As the compulsory housing order comes to an end, 25 per cent of English producers are left unable to sell eggs labelled as free-range.
Whilst most keepers are now able to let their birds outside provided they ‘take specific precautions against avian flu’, those caught in the Higher Risk Area (HRA) – around 17 per cent of free range producers – will have to continue to house their birds and will temporarily lose free-range status.
Wednesday (February 29) will see the start of some suppliers labelling free-range egg cartons with a sticker to inform the consumer about the temporary restrictions.
It will read: “Eggs laid by hens temporarily housed in barns for their welfare.”
@Chrisitv Not free range then. Aspirational free range eggs. Fake free range.— Christine (@northernlass73)
@Chrisitv i challenged this the other day.... not exactly free range are they?...— Ian Walker (@ianwalker1991)
But some consumers have been quick to comment with many suggesting such eggs would no longer be free-range.
Defra advice suggested eggs from birds which have been kept continuously housed will meet the criteria to be sold as ‘barn eggs’ as of March 1 - eggs which do not come from caged birds.

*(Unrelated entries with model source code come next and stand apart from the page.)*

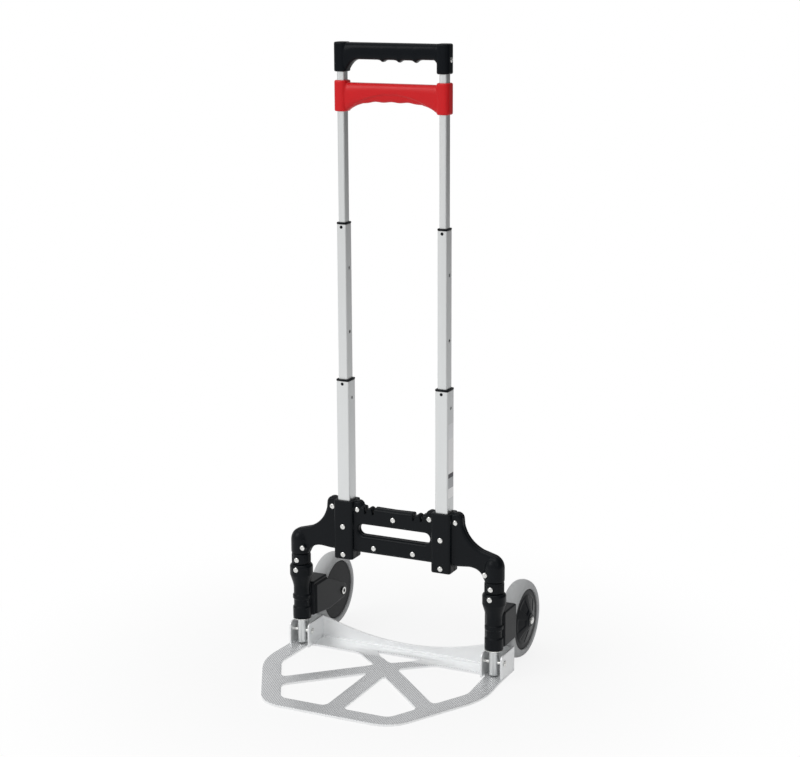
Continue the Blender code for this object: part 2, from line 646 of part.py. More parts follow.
def yoke_outline():
    """The yoke seen from the front, as a closed outline: lobes, arms, leg sockets, brace."""
    brace_z = YOKE_BOTTOM + BRACE_RISE
    lobe_z = YOKE_BOTTOM + LOBE_RISE
    arm_z = YOKE_BOTTOM + ARM_RISE
    outer_lobe_x = TUBE_X + SOCKET_HALF_WIDTH + OUTER_LOBE_OUT
    inner_lobe_x = TUBE_X - SOCKET_HALF_WIDTH - INNER_LOBE_OUT
    outer_lobe_edge = outer_lobe_x + OUTER_LOBE_RADIUS
    leg_edge = LEG_X + LEG_SOCKET_RADIUS - 0.0005
    leg_curve = LEG_SOCKET_RADIUS + 0.0045
    half = arc((inner_lobe_x, lobe_z), INNER_LOBE_RADIUS, 175, 60, 4)
    half += arc((outer_lobe_x, lobe_z), OUTER_LOBE_RADIUS, 120, 0, 5)
    half += bend((outer_lobe_edge + 0.0008, lobe_z - 0.009),
                 (outer_lobe_edge + 0.007, arm_z + 0.0115), (LEG_X - 0.020, arm_z), 5)
    half += arc((leg_edge - leg_curve, YOKE_BOTTOM + 0.0222), leg_curve, 72, 0, 5)
    half += [(leg_edge, YOKE_BOTTOM), (LEG_X - LEG_SOCKET_RADIUS + 0.001, YOKE_BOTTOM)]
    half += bend((LEG_X - LEG_SOCKET_RADIUS - 0.001, YOKE_BOTTOM + 0.004),
                 (LEG_X - LEG_SOCKET_RADIUS - 0.0065, brace_z + 0.002),
                 (TUBE_X + SOCKET_HALF_WIDTH + 0.028, brace_z + 0.0018), 5)
    half += [(TUBE_X + SOCKET_HALF_WIDTH + 0.010, brace_z),
             (TUBE_X + SOCKET_HALF_WIDTH - 0.001, SOCKET_BOTTOM + 0.001),
             (TUBE_X - SOCKET_HALF_WIDTH + 0.001, SOCKET_BOTTOM + 0.001),
             (TUBE_X - SOCKET_HALF_WIDTH, brace_z + 0.003)]
    return [(0.0, YOKE_TOP)] + half + [(0.0, brace_z)] + mirrored(half)[len(half):]


def make_yoke():
    """The two moulded halves of the yoke, parted at the plane of the legs, and their screws."""
    slot_half = TUBE_X - SOCKET_HALF_WIDTH - SLOT_END_MARGIN
    slot_radius = SLOT_HEIGHT / 2
    slot_middle = YOKE_BOTTOM + SLOT_RISE + slot_radius
    slot = (arc((slot_half - slot_radius, slot_middle), slot_radius, 90, -90, 6)
            + arc((slot_radius - slot_half, slot_middle), slot_radius, 270, 90, 6))
    blank = extruded([yoke_outline(), slot], "XZ", -YOKE_HALF, YOKE_HALF)

    added, removed = [], []
    for sign in SIDES.values():
        tube_x, leg_x = sign * TUBE_X, sign * LEG_X
        added.append(box((tube_x - SOCKET_HALF_WIDTH, -SOCKET_HALF_DEPTH, SOCKET_BOTTOM),
                         (tube_x + SOCKET_HALF_WIDTH, SOCKET_HALF_DEPTH, SOCKET_TOP), 0.0025, 1))
        crown = YOKE_BOTTOM + LEG_SOCKET_HEIGHT
        added.append(turned([(0, crown), (LEG_SOCKET_RADIUS - 0.0075, crown - 0.003),
                             (LEG_SOCKET_RADIUS - 0.0025, crown - 0.010),
                             (LEG_SOCKET_RADIUS, YOKE_BOTTOM + LEG_SHOULDER_RISE),
                             (LEG_SOCKET_RADIUS, YOKE_BOTTOM), (0, YOKE_BOTTOM)],
                            (leg_x, 0, 0), (0, 0, 1), 24))
        boss_x, boss_z = sign * ARM_SCREW_X, YOKE_BOTTOM + ARM_SCREW_RISE
        added.append(rod((boss_x, ARM_BOSS_FRONT, boss_z),
                         (boss_x, -YOKE_HALF / 2, boss_z), ARM_BOSS_RADIUS, 12))
        bore = rectangle(LOWER_WIDTH + 2 * GAP, LOWER_DEPTH + 2 * GAP, TUBE_CORNER, (tube_x, 0))
        removed.append(extruded([bore], "XY", SOCKET_BOTTOM - 0.01, SOCKET_TOP + 0.02))
        removed.append(rod((leg_x, 0, YOKE_BOTTOM - 0.01), (leg_x, 0, LEG_TOP + GAP),
                           LEG_RADIUS + GAP, 20))
        for across in CORD_SLITS:
            bottom = YOKE_TOP - CORD_SLIT_DEPTH
            removed.append(box((sign * across - CORD_SLIT_WIDTH / 2, -0.02, bottom),
                               (sign * across + CORD_SLIT_WIDTH / 2, 0.02, YOKE_TOP + 0.02)))
    for seat, length in yoke_screws().values():
        removed.append(screw_bore(seat, (0, 1, 0), length))

    reach = LEG_X * 2
    for name, near in (("yoke_front_half", 1), ("yoke_rear_half", -1)):
        away = box((-reach, min(-near * GAP / 2, near * 0.1), 0),
                   (reach, max(-near * GAP / 2, near * 0.1), LOWER_TOP))
        half = joined(blank.copy(), added, [away] + removed)
        piece(name, half, "frame", "black_plastic")
    for name, (seat, length) in yoke_screws().items():
        piece(name, screw_solid(seat, (0, 1, 0), length), "frame", "zinc_steel")


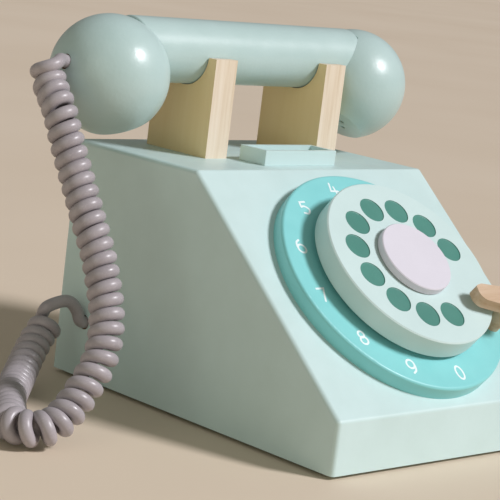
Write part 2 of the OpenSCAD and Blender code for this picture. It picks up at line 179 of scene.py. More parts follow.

Marks and Spencer has become the first retailer to pledge it support to assure those who will be downgraded to barn eggs will still receive the free-range price.
Introduction of HRAs caused a backlash among free-range farmers but UK chief vet Nigel Gibbens defended the Government's decision.
He said: “We think we have made a sensible risk based judgement to allow free range to resume, while dealing with the higher risk areas.
“We know and we sympathise with those of you who are caught in the 25 per cent of keepers - about 17 per cent of free range producers - who will be required still to house or otherwise net.
“But we think you are really at high risk.”
These measures are expected to remain in place until April 30.
A Defra spokesman said: “It is a business decision for producers as to whether to bear the cost of netting in order to continue to market as free range.”